#### EXERCISE DIRECTIONS
Where a line in the listing contains the string "joints", copy that line out.

___ MATERIAL TO PROCESS

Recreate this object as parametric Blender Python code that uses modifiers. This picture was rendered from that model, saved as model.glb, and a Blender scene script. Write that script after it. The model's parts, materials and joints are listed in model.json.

______
___ MATERIAL TO PROCESS

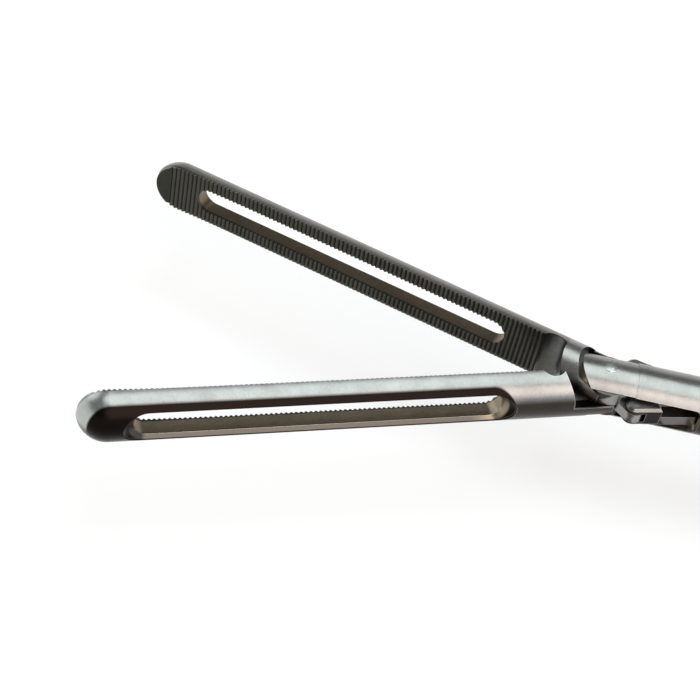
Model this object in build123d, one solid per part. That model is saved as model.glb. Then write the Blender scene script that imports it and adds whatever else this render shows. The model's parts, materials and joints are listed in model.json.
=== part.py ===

______
___ MATERIAL TO PROCESS

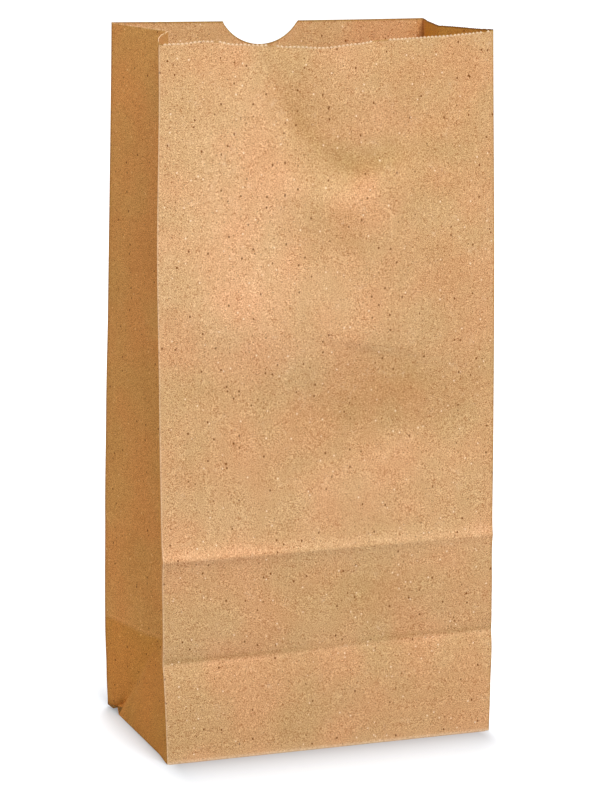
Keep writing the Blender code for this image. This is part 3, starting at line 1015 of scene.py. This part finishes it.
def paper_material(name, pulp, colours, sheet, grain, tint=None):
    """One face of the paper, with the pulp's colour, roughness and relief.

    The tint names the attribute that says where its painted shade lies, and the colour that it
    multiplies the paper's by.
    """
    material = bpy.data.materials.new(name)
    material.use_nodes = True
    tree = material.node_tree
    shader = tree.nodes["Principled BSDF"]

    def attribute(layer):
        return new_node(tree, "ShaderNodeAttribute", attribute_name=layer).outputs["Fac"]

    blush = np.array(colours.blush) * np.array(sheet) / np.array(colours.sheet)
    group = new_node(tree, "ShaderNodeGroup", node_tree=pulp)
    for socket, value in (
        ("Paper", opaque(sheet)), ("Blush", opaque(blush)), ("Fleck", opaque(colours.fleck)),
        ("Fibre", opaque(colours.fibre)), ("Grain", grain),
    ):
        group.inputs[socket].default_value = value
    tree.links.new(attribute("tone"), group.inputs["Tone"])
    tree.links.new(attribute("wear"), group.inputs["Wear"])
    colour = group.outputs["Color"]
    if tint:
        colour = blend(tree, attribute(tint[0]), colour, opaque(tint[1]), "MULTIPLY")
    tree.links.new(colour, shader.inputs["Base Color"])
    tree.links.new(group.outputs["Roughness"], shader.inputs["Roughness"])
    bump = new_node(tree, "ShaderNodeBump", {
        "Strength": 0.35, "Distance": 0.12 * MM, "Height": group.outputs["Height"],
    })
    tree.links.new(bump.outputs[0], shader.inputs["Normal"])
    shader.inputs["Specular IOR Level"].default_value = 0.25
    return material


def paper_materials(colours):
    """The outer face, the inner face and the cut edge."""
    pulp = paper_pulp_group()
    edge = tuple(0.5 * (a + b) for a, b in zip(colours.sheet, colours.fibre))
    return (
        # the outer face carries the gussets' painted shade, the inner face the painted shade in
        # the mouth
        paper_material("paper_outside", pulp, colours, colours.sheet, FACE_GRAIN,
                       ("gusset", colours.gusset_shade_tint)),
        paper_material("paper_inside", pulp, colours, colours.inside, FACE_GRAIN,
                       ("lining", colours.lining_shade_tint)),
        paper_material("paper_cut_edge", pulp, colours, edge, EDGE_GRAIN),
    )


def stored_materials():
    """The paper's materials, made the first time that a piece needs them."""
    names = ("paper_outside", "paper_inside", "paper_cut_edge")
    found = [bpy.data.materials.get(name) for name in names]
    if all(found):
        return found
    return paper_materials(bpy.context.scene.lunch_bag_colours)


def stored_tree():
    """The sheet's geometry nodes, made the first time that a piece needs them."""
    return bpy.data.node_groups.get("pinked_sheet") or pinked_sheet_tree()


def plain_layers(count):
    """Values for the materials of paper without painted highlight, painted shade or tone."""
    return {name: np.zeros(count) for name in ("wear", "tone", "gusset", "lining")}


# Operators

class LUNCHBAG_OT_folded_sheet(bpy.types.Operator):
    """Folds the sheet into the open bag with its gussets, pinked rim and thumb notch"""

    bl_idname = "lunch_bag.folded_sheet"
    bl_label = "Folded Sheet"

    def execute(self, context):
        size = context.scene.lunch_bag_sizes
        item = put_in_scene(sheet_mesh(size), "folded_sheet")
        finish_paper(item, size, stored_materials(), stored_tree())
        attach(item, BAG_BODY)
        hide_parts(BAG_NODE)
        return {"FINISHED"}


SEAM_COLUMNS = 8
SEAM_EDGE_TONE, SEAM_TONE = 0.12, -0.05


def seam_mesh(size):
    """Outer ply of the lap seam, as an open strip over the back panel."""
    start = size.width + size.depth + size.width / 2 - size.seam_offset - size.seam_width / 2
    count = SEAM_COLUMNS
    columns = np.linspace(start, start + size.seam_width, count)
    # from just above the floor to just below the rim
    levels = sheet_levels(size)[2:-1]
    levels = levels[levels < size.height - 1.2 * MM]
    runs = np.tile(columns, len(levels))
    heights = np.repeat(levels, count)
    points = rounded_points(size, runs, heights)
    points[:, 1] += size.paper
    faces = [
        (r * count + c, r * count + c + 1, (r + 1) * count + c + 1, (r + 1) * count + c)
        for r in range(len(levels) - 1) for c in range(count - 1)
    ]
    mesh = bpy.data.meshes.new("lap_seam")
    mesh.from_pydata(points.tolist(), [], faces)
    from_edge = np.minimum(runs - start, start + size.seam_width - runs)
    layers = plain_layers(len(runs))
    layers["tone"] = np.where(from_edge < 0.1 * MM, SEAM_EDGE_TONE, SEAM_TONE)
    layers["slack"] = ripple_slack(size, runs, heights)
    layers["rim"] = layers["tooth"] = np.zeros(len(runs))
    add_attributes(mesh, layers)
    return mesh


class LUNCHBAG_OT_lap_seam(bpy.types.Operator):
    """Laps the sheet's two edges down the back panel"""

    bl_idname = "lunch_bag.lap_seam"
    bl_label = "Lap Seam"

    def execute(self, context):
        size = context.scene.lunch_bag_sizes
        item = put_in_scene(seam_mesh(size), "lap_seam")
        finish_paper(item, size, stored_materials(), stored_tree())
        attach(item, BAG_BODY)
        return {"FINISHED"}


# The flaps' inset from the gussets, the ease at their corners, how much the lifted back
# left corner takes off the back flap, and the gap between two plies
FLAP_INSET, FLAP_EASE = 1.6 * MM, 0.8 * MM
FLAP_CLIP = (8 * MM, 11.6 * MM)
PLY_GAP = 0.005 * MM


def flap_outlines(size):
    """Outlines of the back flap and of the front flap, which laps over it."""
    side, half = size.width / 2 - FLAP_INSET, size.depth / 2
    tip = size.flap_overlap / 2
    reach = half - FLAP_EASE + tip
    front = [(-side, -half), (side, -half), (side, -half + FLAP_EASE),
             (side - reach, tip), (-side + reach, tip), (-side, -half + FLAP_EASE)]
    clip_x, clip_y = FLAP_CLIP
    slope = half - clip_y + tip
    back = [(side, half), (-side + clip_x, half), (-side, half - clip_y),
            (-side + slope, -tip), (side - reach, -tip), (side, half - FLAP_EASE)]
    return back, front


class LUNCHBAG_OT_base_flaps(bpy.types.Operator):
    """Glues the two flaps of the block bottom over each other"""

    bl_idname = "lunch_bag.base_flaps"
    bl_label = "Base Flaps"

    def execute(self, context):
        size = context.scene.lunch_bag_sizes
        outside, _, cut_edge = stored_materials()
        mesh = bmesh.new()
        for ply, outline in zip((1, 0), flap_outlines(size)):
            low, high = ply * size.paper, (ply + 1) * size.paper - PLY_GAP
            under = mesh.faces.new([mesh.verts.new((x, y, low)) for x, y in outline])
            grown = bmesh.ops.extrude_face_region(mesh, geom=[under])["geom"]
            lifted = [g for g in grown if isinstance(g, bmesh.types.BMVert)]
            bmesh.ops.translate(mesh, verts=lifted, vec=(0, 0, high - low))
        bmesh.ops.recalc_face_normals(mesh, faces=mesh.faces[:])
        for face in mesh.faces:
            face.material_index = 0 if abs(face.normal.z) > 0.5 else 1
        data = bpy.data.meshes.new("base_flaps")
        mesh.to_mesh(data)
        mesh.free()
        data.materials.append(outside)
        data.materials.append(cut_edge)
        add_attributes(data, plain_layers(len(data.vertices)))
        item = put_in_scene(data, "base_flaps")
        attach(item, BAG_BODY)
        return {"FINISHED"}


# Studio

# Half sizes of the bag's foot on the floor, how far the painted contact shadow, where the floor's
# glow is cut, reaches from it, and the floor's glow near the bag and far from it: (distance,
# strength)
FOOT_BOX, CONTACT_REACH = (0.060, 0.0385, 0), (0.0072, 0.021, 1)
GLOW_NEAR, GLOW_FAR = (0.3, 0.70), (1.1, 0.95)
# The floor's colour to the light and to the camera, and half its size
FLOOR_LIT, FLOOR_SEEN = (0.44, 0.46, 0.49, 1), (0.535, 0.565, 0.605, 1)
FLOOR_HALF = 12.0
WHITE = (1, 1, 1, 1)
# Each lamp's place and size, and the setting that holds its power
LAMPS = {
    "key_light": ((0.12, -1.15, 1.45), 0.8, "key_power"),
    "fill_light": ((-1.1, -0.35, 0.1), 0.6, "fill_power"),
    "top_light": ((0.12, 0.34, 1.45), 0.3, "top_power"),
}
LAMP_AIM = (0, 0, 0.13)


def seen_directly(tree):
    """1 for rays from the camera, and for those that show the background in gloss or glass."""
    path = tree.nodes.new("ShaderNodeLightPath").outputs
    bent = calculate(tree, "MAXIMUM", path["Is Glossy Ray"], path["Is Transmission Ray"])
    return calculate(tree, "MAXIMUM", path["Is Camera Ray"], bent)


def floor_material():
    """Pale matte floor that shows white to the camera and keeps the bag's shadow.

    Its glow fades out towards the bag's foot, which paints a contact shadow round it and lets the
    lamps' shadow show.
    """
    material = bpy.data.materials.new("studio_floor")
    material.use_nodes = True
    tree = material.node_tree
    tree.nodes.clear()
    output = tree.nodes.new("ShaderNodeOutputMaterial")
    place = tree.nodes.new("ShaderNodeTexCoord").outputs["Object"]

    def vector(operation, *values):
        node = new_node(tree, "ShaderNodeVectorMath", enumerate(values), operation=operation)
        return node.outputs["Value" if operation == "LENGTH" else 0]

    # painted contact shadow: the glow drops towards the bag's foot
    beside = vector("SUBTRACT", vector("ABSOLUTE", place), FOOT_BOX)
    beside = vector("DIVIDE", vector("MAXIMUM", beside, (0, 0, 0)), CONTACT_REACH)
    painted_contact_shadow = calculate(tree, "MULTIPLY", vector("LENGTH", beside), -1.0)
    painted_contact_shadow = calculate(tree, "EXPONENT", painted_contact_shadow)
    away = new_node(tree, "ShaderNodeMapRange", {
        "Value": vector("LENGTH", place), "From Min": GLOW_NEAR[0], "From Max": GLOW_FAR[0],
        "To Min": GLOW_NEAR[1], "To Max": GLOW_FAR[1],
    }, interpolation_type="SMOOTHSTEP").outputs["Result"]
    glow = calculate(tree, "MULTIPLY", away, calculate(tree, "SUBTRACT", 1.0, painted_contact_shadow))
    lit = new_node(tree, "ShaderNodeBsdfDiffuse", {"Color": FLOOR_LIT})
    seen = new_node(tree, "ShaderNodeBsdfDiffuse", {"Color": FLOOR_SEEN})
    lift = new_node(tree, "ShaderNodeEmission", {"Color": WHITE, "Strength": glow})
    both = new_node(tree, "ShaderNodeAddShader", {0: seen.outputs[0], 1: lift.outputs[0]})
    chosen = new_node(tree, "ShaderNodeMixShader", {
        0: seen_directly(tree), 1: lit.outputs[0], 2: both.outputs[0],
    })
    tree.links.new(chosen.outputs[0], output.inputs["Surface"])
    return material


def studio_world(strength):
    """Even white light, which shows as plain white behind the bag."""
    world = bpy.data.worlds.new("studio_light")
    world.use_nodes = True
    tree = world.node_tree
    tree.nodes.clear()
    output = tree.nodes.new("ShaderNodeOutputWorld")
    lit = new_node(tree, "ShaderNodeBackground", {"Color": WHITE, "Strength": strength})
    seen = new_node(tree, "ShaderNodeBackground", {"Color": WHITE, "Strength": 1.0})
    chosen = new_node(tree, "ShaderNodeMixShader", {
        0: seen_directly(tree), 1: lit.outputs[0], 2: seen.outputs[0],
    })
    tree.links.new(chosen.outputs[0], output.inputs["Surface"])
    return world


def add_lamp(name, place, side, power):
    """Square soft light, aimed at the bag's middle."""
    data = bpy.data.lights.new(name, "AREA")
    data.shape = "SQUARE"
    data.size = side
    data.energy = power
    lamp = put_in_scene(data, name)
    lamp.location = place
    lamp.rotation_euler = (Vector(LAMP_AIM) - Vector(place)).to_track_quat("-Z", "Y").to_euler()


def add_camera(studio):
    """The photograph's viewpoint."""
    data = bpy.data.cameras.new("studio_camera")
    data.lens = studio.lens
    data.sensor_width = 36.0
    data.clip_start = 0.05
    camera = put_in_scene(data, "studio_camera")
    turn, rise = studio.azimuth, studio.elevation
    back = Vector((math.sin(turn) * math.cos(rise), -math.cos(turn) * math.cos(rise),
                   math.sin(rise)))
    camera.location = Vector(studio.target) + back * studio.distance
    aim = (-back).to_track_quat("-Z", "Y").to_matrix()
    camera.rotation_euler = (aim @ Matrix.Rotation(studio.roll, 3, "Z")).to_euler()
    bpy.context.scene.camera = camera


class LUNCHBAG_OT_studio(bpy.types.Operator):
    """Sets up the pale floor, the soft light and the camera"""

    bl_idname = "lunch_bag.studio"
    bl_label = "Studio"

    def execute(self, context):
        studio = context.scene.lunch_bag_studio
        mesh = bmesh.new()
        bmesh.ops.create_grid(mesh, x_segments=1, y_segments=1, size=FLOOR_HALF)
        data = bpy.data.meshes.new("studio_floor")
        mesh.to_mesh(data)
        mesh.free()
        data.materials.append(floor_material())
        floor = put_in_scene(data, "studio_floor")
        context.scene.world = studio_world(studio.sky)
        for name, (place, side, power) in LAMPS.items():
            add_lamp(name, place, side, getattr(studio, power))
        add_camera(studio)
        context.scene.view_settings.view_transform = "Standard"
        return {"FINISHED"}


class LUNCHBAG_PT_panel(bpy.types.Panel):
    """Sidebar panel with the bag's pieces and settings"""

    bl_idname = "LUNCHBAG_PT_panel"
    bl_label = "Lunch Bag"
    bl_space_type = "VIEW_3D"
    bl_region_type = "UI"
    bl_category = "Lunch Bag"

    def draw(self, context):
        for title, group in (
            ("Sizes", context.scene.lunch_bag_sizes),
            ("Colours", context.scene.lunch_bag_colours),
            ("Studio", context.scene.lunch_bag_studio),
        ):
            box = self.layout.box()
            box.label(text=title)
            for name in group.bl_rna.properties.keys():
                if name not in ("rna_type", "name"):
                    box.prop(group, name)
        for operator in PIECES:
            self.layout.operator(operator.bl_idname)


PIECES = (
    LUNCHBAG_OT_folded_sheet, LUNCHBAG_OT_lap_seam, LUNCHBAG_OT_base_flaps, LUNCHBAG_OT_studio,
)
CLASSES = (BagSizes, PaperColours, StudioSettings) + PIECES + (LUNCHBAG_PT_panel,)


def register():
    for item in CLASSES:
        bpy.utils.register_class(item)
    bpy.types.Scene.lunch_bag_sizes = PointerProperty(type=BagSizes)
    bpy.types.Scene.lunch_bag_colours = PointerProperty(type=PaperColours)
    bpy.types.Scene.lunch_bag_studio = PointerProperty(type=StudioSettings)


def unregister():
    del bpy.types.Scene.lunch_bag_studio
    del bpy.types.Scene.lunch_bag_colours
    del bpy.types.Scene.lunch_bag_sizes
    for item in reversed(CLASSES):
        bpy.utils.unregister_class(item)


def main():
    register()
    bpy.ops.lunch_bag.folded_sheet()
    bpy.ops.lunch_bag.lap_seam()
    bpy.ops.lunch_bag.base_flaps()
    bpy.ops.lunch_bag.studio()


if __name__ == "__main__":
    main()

______

#### RESULT FOR THIS TASK
Recreate this object as parametric Blender Python code that uses modifiers. This picture was rendered from that model, saved as model.glb, and a Blender scene script. Write that script after it. The model's parts, materials and joints are listed in model.json.
Model this object in build123d, one solid per part. That model is saved as model.glb. Then write the Blender scene script that imports it and adds whatever else this render shows. The model's parts, materials and joints are listed in model.json.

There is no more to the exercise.